Hope it all works out for you!!!
Post # 4
Without knowing the whole story, my first instinct (since you also insulted her) is to be the bigger person and apologize. That way, if she does decide not to come, that’s totally on her.
Post # 5
I agree with crystalrodz, without knowing the whole story, I would say try to apologize. In fact, I would have a calm sit down talk with her about your problems and how you both feel about it. Tell how important it is to the two of you that she come to the wedding and get along with you (even if it really isn’t important in yoru eyes). Sometimes those sit-down, “this is how I feel about this situation” talks are the best thing for people who get in an arguement. But like I said, I don’t know the details. She may be past the point of cooperation.
Post # 6
i suggest space and time – both of you step back. keep communication polite but do not engage in any futher mud slinging. if shes a crazy fmil then let your Fiance handle her, if she comes to the wedding and bad mouths you, let her be seen as the crazy Mother-In-Law while you keep smiling
Post # 7
Thanks for all of the comments. Its a difficult one because we’ve been here before and argued in the past. Although the past couple of years have actually been okay, she has made snide remarks in which I’ve bit my tongue.
Since the arguement we’ve found out that she has been lying to other members of my FI’s family, saying I said things about them also which I did not.
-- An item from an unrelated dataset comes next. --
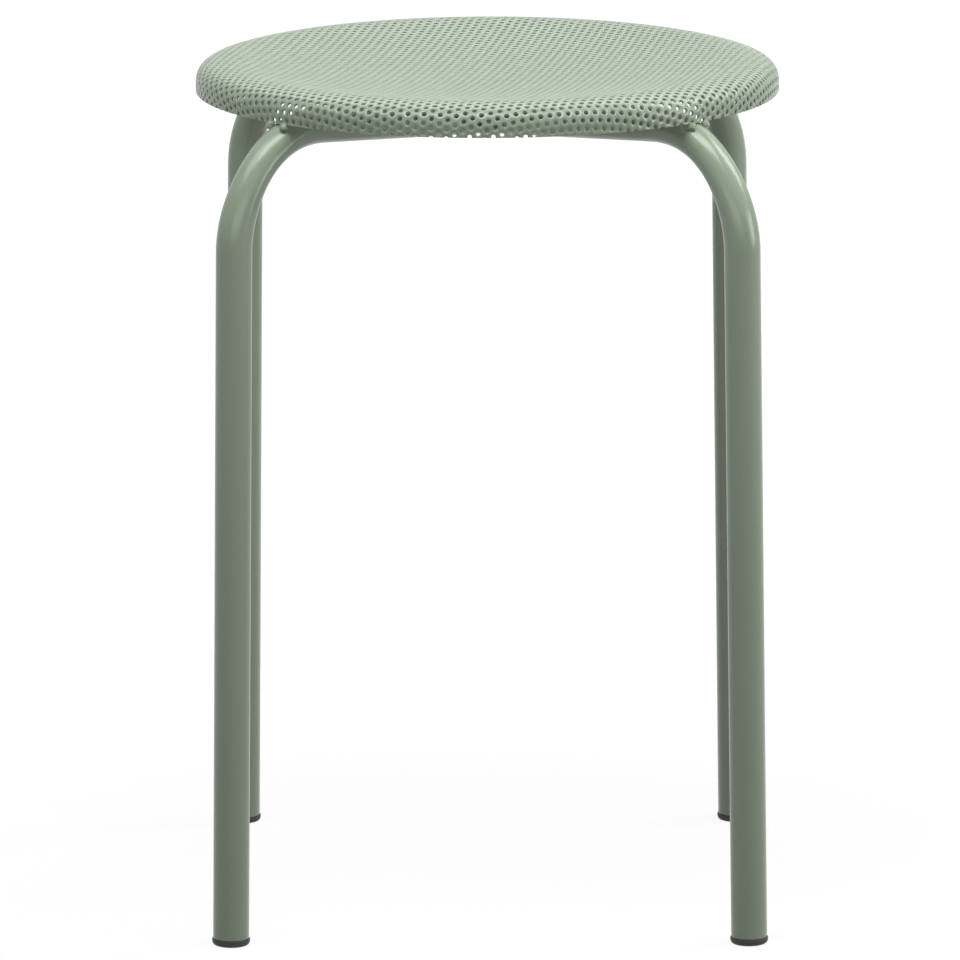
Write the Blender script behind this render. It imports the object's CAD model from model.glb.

I think she is now trying to cause trouble so other members of the family don’t come either.
I’m more than happy for her to come to the wedding and I would never say she can’t come, however if she sticks to her guns now because she is incredibly stubborn and enjoys drama, should I proceed with the wedding plans without her? What if she changes her mind nearer the time and wants to come?
I’m reluctant to apologise purely because she is the one who started the arguement. I’m not going to say she has to apologise to me, mainly because I know she won’t however I have told my Fiance I’m happy to draw a line under the table and forget about it all and move on, however now that I’ve found out she’s been liying to other members of the family I’m concerned that she is going to make matters worse…
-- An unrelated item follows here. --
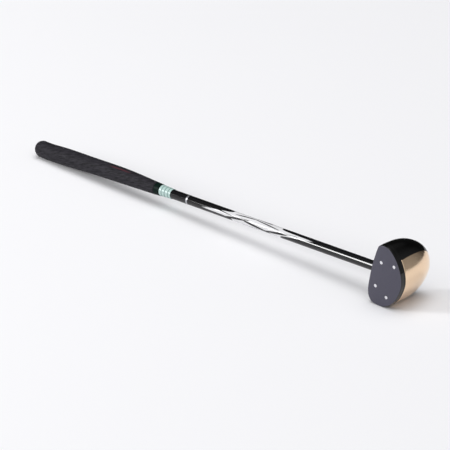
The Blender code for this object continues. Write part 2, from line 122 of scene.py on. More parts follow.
# %% Grid to mesh
def surface(name, points, finish, wrap_rows=False, wrap_columns=True, sharp=35.0, **fields):
    """Skin a grid of points, shape (rows, columns, 3), with faces that point outwards.

    Face i, j joins the points i, j; i, j+1; i+1, j+1 and i+1, j. Wrapping joins the
    last row or column to the first. A field is a grid with one number for each point, or
    one vector, which the mesh keeps under its name for the finish to read.
    """
    rows, columns = points.shape[:2]
    index = np.arange(rows * columns).reshape(rows, columns)
    if wrap_rows:
        index = np.vstack([index, index[:1]])
    if wrap_columns:
        index = np.hstack([index, index[:, :1]])
    corners = np.stack([index[:-1, :-1], index[:-1, 1:], index[1:, 1:], index[1:, :-1]], axis=-1)
    mesh = bpy.data.meshes.new(name)
    mesh.from_pydata(points.reshape(-1, 3).tolist(), [], corners.reshape(-1, 4).tolist())
    for label, grid in fields.items():
        kind, value = ("FLOAT_VECTOR", "vector") if grid.ndim == 3 else ("FLOAT", "value")
        kept = mesh.attributes.new(label, kind, "POINT")
        kept.data.foreach_set(value, grid.astype(np.float32).ravel())
    work = bmesh.new()
    work.from_mesh(mesh)
    bmesh.ops.remove_doubles(work, verts=work.verts, dist=2e-6)
    bmesh.ops.dissolve_degenerate(work, edges=work.edges, dist=1e-6)
    bmesh.ops.recalc_face_normals(work, faces=work.faces)
    closed = all(edge.is_manifold for edge in work.edges)
    core = Vector(points.reshape(-1, 3).mean(axis=0))
    outwards = sum((face.calc_center_median() - core).dot(face.normal) * face.calc_area()
                   for face in work.faces)
    if (work.calc_volume(signed=True) if closed else outwards) < 0:
        bmesh.ops.reverse_faces(work, faces=work.faces)
    work.to_mesh(mesh)
    work.free()
    mesh.materials.append(finish)
    mesh.shade_smooth()
    mesh.set_sharp_from_angle(angle=math.radians(sharp))
    piece = bpy.data.objects.new(name, mesh)
    bpy.context.scene.collection.objects.link(piece)
    print(f"{name}: {len(mesh.polygons)} faces, {'closed' if closed else 'open'}")
    return piece


def dress(piece, slot, *solids):
    """Put a piece on the club in place of the solids that it stands for."""
    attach(piece, BODY)
    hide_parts(*solids)
    return piece


# %% [markdown]
# ## Finishes: two small helpers
# Colours are written as they look on a screen, and one function turns them into the
# linear values that light is computed with. Another adds a shader node.

# %% Helpers for finishes
def colour(code):
    """Linear red, green, blue and alpha of an sRGB colour such as '#5c5a64'."""
    screen = np.array([int(code[i:i + 2], 16) / 255 for i in (1, 3, 5)])
    linear = np.where(screen <= 0.04045, screen / 12.92, ((screen + 0.055) / 1.055) ** 2.4)
    return (*linear.tolist(), 1.0)


def add(tree, kind, inputs=None, **settings):
    """Add a node: settings are its properties, inputs its values or the sockets it reads."""
    made = tree.nodes.new(kind)
    for name, value in settings.items():
        setattr(made, name, value)
    for socket, value in (inputs or {}).items():
        if isinstance(value, bpy.types.NodeSocket):
            tree.links.new(value, made.inputs[socket])
        else:
            made.inputs[socket].default_value = value
    return made


def finish(name, roughness, metallic=0.0, base="#808080", **more):
    """A new Principled material and its node tree and shader."""
    made = bpy.data.materials.new(name)
    made.use_nodes = True
    tree = made.node_tree
    shader = tree.nodes["Principled BSDF"]
    shader.inputs["Base Color"].default_value = colour(base)
    shader.inputs["Roughness"].default_value = roughness
    shader.inputs["Metallic"].default_value = metallic
    for socket, value in more.items():
        shader.inputs[socket.replace("_", " ")].default_value = value
    return made, tree, shader


# %% [markdown]
# ## Black lacquer
# The head is a maple block, stained and poured with a thick polyester lacquer, then
# buffed. The eye sees almost no colour, only the room, on a surface that is very
# slightly uneven where it was rubbed down.

# %% Black lacquer
lacquer, tree, shader = finish("poured_black_lacquer", 0.06, base="#040404")
where = add(tree, "ShaderNodeTexCoord")
swells = add(tree, "ShaderNodeTexNoise", {"Vector": where.outputs["Object"],
                                          "Scale": 60.0, "Detail": 2.0})   # swells of 17 mm
relief = add(tree, "ShaderNodeBump", {"Height": swells.outputs["Fac"], "Strength": 0.03,
                                      "Distance": 0.0004})
tree.links.new(relief.outputs["Normal"], shader.inputs["Normal"])
print("finish:", lacquer.name)

# %% [markdown]
# ## The head's shape
# From the front the head is half an oval: a gently arched crown line, two rounded
# corners and a full curve for the sole. Behind the face the sides open a little and
# then close towards the back, the toe sooner than the heel.
#
# The outline could be traced, but a few curves with honest sizes are easier to change.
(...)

And everything regarding the wedding had been going so smoothly lol
Post # 8
Wow, that’s unfortunate that she would do something like that. I had a “friend” who did that to me once as a teenager and I obvously wasn’t her friend after that. One of my pet peeves are people who start drama for the sake of entertainment. I never understood it. Isn’t there something better for them to do? It’s so sad.
What does your Fiance think about this mess? Does he know/believe that his mom is spreading rumors about you? If my Future Mother-In-Law ever did something like that, her son would be on her case in a flash until it was resolved. We’ve had our disagreements over the past 7 years, and Fiance was always able to jump in if necessary and help us figure out a compromise. Sometimes he found fault in what I said/did and sometimes it was the other way around.
At this point it doesn’t seem like she is willing to cooperate. Your reputation with your new family is on the line, so it’s time to go into stealth mode and figure out a way to reverse the damage, either through your Fiance or through your own actions.
Post # 9
I think the missing piece of information for me is how your Fiance feels about the situation. Ultimately I agree with the PP who point out that it’s about both of you – and if he wants his mother at the wedding that sort of changes things, but if he’s completely on board with you then that presents a different way of looking at it. Does he see it the way you do? Or does he defend his mom?
I’m so sorry you’re going through this, in-laws can be so tough.
Post # 10
Thanks again, my Fiance is pretty laid back about it all. He knows what his mom can be like and he said if she decides not to come then so be it.
He went and spoke to his parents this morning and they said they’d ‘probably’ come to the wedding. I felt pretty annoyed by this at first, but then I just thought you know what let them be stroppy. I’ve said I’m happy to forget and move on, we’ve asked them if they still want to come to the wedding, let them make the decision.
My Fiance fully supports me and I guess that’s the most important thing.